3月25日午後2時開演(於すみだトリフォニーホール)
上岡敏之指揮新日フィル
ブルックナー:交響曲第8番(ハース版)

ブルックナー8番(ハース版)の一本勝負。張り詰めるような緊張感に満たされ、時に引き摺るような遅い部分もある怪演であった。特に第1楽章は18分を要し、冒頭の主題から地の底から湧き上がるようなダークなエネルギーが感じられた。楽章末尾のクライマックスの金管のホールを突き破ろうかという咆哮やティンパニのロールの迫力も素晴らしかった。非常に遅い第1楽章に比して第2楽章は速め、特にトリオはレントラー的拍節感を前面に出し踊るよう。こうしたメリハリの付け方は評価に値するが、もう少し重みを付けた方が全体の統一感を保てただろう。第3楽章はさほど引っ張らないが深く歌い込み、弱音のデリカシーに富む。
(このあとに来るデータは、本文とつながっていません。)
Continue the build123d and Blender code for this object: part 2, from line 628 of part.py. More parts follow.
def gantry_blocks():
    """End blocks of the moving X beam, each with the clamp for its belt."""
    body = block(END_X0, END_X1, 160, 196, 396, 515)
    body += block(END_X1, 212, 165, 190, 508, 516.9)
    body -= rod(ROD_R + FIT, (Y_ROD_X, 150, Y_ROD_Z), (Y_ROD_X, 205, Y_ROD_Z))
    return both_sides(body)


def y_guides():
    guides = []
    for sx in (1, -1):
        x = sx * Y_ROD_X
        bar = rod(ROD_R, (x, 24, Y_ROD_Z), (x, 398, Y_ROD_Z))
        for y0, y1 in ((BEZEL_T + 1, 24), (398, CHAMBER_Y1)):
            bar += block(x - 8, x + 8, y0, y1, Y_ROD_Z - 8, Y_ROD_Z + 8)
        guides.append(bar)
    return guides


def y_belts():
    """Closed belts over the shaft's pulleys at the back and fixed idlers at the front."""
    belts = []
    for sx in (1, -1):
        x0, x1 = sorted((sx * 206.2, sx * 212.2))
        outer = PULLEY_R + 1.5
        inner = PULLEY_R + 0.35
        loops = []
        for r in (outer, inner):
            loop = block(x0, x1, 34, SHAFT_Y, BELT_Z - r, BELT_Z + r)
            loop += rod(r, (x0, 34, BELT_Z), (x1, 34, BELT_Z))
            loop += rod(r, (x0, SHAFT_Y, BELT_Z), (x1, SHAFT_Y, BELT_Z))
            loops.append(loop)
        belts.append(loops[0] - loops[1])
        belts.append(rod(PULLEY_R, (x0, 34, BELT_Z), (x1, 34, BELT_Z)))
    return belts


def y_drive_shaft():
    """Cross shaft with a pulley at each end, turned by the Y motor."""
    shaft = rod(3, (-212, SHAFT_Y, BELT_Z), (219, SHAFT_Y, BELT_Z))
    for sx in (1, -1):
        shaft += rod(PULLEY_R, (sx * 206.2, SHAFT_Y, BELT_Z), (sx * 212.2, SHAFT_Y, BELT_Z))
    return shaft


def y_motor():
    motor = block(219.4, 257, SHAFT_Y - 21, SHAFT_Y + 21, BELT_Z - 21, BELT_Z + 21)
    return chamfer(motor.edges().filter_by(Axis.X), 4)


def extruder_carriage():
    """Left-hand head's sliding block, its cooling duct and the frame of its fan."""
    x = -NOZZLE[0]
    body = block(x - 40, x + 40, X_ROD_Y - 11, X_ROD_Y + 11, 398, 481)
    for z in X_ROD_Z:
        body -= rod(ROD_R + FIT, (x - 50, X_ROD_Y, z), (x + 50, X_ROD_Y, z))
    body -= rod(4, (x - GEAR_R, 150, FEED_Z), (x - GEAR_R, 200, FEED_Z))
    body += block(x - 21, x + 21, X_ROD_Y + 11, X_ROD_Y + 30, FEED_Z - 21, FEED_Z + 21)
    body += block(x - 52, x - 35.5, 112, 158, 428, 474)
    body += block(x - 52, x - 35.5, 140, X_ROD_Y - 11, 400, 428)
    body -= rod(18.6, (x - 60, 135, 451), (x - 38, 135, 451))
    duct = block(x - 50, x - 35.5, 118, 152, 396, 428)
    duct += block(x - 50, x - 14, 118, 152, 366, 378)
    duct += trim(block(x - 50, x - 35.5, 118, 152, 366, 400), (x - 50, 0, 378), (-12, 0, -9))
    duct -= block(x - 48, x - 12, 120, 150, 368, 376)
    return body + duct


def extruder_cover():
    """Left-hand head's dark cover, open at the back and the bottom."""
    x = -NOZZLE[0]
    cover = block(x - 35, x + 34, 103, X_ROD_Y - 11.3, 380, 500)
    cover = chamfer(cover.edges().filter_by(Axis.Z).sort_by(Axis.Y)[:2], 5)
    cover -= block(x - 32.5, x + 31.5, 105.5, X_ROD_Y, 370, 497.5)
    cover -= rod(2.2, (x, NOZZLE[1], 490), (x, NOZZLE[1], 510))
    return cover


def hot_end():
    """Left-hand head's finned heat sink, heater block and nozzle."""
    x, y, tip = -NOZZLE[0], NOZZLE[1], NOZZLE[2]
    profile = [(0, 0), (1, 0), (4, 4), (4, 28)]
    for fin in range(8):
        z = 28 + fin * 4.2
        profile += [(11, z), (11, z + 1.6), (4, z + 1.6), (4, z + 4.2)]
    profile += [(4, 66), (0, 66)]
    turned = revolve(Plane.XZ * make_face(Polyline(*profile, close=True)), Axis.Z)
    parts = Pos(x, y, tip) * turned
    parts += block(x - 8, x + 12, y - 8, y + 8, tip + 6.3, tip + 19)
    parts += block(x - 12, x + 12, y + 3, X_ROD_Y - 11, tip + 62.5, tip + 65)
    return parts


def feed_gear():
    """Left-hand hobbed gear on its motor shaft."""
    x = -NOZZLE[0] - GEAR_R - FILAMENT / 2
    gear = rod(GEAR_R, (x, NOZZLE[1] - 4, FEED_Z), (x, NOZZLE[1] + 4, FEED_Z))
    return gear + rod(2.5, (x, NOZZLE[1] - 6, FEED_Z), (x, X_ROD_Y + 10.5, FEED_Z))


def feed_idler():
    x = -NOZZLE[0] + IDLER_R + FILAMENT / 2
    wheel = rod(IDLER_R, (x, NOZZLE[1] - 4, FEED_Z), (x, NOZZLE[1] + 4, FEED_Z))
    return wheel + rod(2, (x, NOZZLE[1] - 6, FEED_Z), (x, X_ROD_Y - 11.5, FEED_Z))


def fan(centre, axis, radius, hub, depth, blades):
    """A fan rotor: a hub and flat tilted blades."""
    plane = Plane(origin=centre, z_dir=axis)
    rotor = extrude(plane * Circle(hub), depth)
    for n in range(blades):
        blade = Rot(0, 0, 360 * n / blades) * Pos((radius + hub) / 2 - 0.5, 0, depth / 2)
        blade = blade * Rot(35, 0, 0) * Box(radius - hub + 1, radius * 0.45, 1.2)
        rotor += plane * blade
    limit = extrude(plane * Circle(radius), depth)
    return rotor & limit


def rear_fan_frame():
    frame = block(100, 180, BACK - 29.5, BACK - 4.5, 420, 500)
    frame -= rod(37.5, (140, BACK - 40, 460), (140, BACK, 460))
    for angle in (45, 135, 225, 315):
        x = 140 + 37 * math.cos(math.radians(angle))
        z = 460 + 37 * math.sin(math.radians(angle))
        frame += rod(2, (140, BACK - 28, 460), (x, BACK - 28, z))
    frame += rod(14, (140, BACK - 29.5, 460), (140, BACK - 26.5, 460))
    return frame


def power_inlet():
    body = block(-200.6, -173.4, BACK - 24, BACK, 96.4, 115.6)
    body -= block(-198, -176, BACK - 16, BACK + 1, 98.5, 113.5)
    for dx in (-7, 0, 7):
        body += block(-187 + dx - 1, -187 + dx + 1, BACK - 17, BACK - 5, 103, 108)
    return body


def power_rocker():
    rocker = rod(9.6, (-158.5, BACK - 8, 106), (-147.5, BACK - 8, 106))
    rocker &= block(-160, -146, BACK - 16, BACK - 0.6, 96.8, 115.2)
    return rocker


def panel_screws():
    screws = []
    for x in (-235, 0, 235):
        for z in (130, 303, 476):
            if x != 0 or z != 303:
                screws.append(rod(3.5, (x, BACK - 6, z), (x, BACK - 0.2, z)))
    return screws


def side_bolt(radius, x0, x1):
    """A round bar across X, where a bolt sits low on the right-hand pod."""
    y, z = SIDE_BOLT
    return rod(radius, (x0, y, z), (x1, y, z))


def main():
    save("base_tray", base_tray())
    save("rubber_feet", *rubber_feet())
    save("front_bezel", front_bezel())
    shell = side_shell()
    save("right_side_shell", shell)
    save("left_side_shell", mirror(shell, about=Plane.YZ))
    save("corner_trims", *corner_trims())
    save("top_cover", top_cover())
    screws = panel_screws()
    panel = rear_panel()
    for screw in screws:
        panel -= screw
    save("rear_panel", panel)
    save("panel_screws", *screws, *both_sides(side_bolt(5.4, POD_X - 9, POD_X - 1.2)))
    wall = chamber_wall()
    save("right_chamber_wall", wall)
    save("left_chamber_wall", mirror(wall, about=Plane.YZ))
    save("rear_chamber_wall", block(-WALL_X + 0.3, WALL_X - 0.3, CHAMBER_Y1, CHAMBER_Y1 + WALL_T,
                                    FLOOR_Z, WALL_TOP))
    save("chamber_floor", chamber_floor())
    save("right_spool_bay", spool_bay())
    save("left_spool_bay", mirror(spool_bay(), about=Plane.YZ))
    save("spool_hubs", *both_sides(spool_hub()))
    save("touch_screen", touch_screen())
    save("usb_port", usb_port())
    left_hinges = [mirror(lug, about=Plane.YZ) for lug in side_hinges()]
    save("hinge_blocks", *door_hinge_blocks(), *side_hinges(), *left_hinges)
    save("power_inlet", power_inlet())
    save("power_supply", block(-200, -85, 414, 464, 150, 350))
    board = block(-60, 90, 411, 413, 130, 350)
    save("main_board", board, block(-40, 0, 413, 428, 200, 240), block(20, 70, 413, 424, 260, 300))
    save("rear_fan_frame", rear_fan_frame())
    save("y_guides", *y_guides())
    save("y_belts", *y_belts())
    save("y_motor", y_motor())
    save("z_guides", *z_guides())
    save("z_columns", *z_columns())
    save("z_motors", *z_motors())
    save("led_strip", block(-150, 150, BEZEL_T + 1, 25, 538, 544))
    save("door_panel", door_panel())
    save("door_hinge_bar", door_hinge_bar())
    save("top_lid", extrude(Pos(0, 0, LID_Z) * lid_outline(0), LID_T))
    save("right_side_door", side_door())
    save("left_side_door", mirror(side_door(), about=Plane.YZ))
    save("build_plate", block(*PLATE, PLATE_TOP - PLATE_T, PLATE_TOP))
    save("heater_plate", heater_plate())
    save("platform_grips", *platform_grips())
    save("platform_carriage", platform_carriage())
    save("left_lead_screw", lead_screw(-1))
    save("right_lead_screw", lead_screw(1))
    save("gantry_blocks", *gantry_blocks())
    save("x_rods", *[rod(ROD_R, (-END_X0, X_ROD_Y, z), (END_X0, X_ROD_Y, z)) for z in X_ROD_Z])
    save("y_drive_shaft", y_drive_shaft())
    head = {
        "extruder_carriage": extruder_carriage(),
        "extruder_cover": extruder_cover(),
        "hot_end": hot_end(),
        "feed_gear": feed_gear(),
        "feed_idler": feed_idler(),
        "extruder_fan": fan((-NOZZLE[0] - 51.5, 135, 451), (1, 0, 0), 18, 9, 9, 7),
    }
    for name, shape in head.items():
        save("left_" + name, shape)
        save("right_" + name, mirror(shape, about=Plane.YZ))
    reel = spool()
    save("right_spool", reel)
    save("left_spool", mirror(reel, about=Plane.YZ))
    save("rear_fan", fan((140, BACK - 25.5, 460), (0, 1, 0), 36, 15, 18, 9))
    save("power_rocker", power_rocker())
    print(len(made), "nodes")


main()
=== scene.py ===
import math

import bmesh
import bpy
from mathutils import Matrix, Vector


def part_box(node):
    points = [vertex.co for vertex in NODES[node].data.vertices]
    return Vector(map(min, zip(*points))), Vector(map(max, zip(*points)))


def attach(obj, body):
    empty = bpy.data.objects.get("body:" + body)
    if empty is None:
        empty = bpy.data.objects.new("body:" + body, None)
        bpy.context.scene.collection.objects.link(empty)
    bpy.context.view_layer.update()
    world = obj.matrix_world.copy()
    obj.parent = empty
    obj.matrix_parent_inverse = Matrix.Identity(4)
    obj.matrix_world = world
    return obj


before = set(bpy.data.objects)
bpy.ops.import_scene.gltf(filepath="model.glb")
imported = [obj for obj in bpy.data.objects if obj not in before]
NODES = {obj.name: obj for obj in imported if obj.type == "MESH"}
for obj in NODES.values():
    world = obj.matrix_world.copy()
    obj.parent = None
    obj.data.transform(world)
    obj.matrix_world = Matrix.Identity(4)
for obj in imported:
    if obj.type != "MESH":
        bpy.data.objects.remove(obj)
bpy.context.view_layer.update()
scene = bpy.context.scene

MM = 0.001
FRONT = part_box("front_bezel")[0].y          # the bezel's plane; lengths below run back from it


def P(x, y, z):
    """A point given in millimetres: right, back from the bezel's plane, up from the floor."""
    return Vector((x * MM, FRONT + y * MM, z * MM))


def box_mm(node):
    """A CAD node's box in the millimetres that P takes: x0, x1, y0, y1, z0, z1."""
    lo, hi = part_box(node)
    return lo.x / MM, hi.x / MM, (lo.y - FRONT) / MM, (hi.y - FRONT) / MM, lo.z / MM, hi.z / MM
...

第3楽章では寄せては返すように音楽が何度も高揚するが、上岡は1回ごと表情に変化を付けて飽きさせない良さがあった。随所の和声の美しさも見事。第4楽章も各場面細かくテンポを揺らすため好悪が分かれると思うが、コーダ手前の恍惚とした高揚の重々しさは特筆ものであった。